When Clicks Disappear: Five Marketing Trends Dominating 2026
AI summaries are answering before users click. Here is what that means for brand strategy.

A single number tells the story of search in 2026: in the EU, only 374 out of every 1,000 searches produce a click to an external website. Nearly 60% end without one. Rand Fishkin of SparkToro framed this landscape as five dominant trends — a map of where attention is going and what brands should do about it.
The Five Trends at a Glance
- AI Summary Explosion — Content consumed via AI Search Overview is growing 10× faster than content read in full on publisher pages
- B2B Web Exodus — Only 28% of B2B marketers read web content in 2025; the rest migrated to podcasts, LinkedIn video, and communities
- Zero-Click Search as the New Normal — In the EU, ~60% of searches end without a click; the trend is global
- The AI Traffic Myth — Actual site referrals from AI tools are roughly 1/1,000th of what press coverage implies
- Social-Search Convergence — Over one-third of U.S. search results now surface an AI overview before any organic link
These five are not separate phenomena. They are cross-sections of a single shift: systems designed so that user intent resolves before a click is needed.

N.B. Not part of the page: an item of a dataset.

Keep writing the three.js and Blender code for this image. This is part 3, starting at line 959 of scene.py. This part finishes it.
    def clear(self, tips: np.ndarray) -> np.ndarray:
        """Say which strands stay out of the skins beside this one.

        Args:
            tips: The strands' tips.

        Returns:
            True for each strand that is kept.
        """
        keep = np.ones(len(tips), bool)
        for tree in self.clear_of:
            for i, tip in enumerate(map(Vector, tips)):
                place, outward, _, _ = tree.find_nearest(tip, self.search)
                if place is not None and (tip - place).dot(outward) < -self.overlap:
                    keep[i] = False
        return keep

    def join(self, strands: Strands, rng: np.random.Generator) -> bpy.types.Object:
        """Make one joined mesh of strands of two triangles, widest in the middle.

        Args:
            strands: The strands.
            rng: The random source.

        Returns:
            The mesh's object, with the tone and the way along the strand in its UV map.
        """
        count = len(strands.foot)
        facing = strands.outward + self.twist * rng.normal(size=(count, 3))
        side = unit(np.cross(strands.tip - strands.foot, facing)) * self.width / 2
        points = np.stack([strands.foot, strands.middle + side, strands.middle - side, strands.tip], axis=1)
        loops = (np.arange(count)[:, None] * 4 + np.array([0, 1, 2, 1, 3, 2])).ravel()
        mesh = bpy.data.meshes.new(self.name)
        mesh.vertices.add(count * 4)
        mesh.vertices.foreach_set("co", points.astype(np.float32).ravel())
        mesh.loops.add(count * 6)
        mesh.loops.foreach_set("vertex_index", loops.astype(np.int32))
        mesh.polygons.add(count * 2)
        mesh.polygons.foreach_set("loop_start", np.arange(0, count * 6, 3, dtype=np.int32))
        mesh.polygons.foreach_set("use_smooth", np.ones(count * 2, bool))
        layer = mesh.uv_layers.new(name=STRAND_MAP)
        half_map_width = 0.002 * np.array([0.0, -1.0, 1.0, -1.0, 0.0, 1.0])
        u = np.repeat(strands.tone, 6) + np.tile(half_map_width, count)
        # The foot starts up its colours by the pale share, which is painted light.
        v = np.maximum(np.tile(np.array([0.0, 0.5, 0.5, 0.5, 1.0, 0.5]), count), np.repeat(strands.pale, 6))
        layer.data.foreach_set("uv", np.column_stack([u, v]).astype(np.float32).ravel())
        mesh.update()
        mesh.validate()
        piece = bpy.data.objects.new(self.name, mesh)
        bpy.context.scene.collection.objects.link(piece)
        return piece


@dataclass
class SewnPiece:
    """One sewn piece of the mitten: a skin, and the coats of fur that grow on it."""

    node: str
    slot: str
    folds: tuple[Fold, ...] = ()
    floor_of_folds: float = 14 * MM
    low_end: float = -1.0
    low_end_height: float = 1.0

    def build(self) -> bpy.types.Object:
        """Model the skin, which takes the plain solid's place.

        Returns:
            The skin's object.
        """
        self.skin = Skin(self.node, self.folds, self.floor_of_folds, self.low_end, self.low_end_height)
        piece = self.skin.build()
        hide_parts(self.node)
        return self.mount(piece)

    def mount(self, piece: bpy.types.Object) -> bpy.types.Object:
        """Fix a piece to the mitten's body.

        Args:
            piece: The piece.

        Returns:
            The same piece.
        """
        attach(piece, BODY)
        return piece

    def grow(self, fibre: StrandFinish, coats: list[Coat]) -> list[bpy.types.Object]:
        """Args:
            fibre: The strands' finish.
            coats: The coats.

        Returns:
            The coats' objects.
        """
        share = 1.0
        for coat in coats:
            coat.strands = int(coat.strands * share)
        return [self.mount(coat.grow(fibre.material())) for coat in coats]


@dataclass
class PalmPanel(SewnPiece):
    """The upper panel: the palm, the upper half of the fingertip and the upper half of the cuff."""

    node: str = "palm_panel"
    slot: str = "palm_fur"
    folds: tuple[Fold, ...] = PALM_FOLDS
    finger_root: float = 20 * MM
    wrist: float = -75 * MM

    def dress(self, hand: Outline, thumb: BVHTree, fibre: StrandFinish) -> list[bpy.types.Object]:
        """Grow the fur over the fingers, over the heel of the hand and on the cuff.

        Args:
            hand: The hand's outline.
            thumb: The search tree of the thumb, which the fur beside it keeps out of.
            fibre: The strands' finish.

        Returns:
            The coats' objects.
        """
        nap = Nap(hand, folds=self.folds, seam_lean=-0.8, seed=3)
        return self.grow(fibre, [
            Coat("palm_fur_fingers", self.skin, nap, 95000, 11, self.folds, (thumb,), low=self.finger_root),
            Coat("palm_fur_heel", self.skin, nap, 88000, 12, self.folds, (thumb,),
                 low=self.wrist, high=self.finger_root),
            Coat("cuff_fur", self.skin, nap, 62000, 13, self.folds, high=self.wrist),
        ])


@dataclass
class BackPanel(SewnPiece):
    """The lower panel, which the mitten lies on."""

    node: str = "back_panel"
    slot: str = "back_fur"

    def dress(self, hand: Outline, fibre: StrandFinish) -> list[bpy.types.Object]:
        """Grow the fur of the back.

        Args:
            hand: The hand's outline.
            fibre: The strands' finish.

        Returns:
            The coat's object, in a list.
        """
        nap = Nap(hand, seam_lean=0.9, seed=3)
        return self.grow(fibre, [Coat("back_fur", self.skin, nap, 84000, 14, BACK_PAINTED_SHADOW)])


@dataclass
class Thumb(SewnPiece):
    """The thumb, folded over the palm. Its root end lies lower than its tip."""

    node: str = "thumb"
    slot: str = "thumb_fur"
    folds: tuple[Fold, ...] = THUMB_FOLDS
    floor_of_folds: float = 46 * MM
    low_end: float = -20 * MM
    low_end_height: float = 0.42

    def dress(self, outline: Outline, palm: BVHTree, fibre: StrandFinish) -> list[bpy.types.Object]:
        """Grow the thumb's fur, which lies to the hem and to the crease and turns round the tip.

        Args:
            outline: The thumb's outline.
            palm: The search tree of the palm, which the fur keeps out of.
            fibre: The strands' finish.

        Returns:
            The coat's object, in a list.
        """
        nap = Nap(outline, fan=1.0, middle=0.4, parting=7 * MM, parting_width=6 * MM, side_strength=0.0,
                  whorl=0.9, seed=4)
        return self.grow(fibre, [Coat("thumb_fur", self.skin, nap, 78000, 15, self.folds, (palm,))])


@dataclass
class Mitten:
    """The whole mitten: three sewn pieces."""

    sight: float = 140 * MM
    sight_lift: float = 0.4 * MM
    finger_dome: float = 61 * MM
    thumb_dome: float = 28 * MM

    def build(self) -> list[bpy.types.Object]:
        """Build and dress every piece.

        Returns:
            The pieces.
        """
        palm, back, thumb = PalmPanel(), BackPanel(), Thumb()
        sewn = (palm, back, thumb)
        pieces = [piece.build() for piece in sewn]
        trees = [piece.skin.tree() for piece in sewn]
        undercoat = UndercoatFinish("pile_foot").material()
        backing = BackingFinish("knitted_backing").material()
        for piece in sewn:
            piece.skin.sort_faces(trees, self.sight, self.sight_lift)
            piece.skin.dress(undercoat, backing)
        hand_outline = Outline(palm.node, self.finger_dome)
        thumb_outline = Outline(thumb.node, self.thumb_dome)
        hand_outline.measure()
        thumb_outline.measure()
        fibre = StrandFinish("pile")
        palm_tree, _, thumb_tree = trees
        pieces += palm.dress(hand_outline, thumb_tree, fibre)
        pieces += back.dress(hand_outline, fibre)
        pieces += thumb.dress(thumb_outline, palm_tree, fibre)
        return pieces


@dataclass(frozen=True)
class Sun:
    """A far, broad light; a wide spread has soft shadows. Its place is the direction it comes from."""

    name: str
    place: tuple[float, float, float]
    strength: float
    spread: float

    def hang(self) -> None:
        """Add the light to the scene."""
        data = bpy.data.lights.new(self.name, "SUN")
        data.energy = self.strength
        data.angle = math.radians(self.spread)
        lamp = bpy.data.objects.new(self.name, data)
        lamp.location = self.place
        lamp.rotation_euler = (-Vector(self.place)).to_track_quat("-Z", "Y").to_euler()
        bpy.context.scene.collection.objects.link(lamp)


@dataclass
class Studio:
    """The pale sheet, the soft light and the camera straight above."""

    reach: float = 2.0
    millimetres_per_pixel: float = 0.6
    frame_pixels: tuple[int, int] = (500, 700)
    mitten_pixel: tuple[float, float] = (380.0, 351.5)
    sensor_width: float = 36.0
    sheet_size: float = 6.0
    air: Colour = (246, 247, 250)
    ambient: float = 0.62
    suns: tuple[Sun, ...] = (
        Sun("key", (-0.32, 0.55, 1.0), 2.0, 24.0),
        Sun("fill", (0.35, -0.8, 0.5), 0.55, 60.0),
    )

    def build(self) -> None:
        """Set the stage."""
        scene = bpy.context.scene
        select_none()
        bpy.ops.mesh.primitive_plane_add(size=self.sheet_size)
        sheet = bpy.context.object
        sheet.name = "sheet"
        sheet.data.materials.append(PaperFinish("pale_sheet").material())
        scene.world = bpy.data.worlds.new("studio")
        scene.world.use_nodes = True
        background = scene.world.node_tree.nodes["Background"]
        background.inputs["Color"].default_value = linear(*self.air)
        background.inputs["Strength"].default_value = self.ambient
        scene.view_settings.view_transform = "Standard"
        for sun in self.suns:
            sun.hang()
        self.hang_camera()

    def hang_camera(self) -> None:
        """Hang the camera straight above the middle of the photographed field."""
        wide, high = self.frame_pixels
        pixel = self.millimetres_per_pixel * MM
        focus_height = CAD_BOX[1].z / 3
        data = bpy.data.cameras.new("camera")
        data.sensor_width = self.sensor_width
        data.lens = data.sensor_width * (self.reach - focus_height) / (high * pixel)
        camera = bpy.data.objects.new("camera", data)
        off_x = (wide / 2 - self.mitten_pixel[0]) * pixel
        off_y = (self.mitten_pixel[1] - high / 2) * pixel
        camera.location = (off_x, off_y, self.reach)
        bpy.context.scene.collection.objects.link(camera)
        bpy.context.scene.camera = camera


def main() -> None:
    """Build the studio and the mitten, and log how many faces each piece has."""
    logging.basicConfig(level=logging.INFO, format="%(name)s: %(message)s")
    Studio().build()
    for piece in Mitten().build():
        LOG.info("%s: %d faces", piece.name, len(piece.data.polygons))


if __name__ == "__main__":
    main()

Zero-Click Search: The Structural Disappearance of Clicks
Zero-Click Search is not new — it predates generative AI. What AI summaries did was accelerate it and make the data impossible to ignore.
The root cause is cognitive: users do not want “better information,” they want “good-enough information at minimum cost.” This satisficing strategy is a basic finding of decision science, and AI Search Overview satisfies it perfectly — while stripping brands of the chance to differentiate on the page users never reach.

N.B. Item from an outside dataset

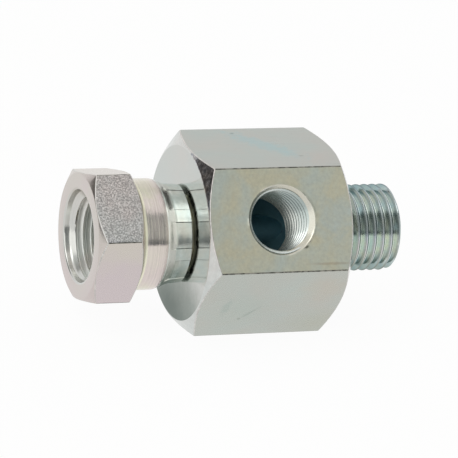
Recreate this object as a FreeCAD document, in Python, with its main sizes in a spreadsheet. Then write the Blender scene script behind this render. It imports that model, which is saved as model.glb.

For content teams whose scorecards are built on traffic, the EU’s 374-per-1,000 figure is not an anomaly. It is a preview.
The Attention Economy and B2B’s Channel Migration
The 28% web-readership figure is not evidence that B2B audiences have stopped consuming information. They have migrated to lean-back media: podcasts on commutes, LinkedIn video during lunch, Slack communities late at night.
Attention Economy logic makes this migration predictable. When information supply expands exponentially but human attention stays fixed, audiences optimize their portfolio of consumption modes. “Reading” loses share to “listening” and “watching.”
The strategic implication is not to lament the decline of blog readership but to ask where your audience’s attention actually is — and build presence there.
The AI Traffic Myth: 1/1,000
Fishkin’s “AI traffic myth” names the gap between press coverage of AI referrals and actual referral data. The real figure is approximately one-thousandth of the implied number.
The consequence is a misallocated content bet. Teams that spent 2025 optimizing for AI-driven traffic discovered their analytics disagreed with their thesis. The corrective reframe: getting cited inside an AI response is a different game from getting clicked through.
Zero-Click Marketing as the Strategic Response

Fishkin’s prescription is direct: shift from maximizing web traffic to maximizing influence over your audience.
Zero-Click Marketing means building brand presence that does not depend on a click as its delivery mechanism. Social media authority, podcast positioning, community trust — none of these register in a GA4 session count, but all of them shape purchase decisions before a search query is ever typed.
The end of SEO-optimized content production is not the conclusion here. The conclusion is that content without a click as its endpoint now carries more relative value than it did before. The metrics to watch are changing. The teams that update their scorecards first will move faster when the landscape settles.